Step 3: Let Your Team Use Their Own Voices

This is where most dealerships fail. They want every comment to sound like it came from the corporate marketing department. Wrong. A technician who comments in an online truck forum sounds way more credible than a dealership account. A service director responding to a one-star Google review in human language (acknowledging the complaint, explaining next steps) gets better results than a templated corporate apology.

Your team's authenticity is an asset, not a liability.

Step 4: Track What Works

Monitor which types of engagement drive traffic to your Google Business Profile. Watch which video marketing efforts get amplified because your team is actively participating in the comments. Tools that consolidate your digital advertising, review management, and social metrics in one place (the kind of unified approach Dealer1 Solutions applies to dealership operations) make it way easier to see which engagement strategies actually move the needle on CSI, online reputation, and local search visibility.

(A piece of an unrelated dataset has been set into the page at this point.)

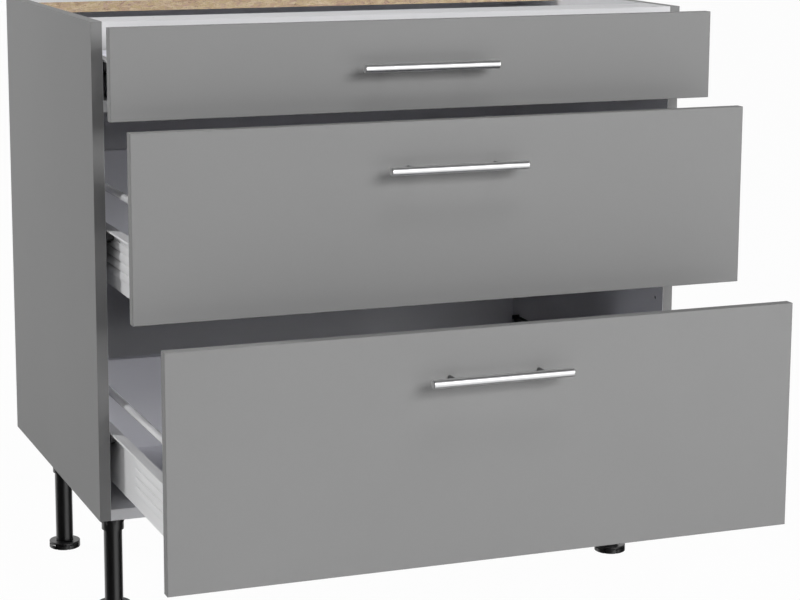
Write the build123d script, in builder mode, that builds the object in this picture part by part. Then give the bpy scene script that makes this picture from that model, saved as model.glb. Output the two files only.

The Contrarian Bottom Line

Brand safety policies written in 1995 don't work in 2024. Your dealership's silence on social media, in comments sections, and across your Google Business Profile isn't protecting your brand. It's erasing it.

The dealerships winning right now aren't the ones with the most polished, risk-averse marketing. They're the ones with the most engaged teams, the highest review response rates, the most active participation in their local digital ecosystem. They comment. They engage. They show up. And their algorithms reward them for it.

Your next move should be simple: audit your team's actual social media and commenting behavior over the last 30 days. How many comments did your dealership leave on other people's posts, reviews, and videos? If the answer is close to zero, you know exactly why your dealership's visibility is stuck. And you know exactly how to fix it.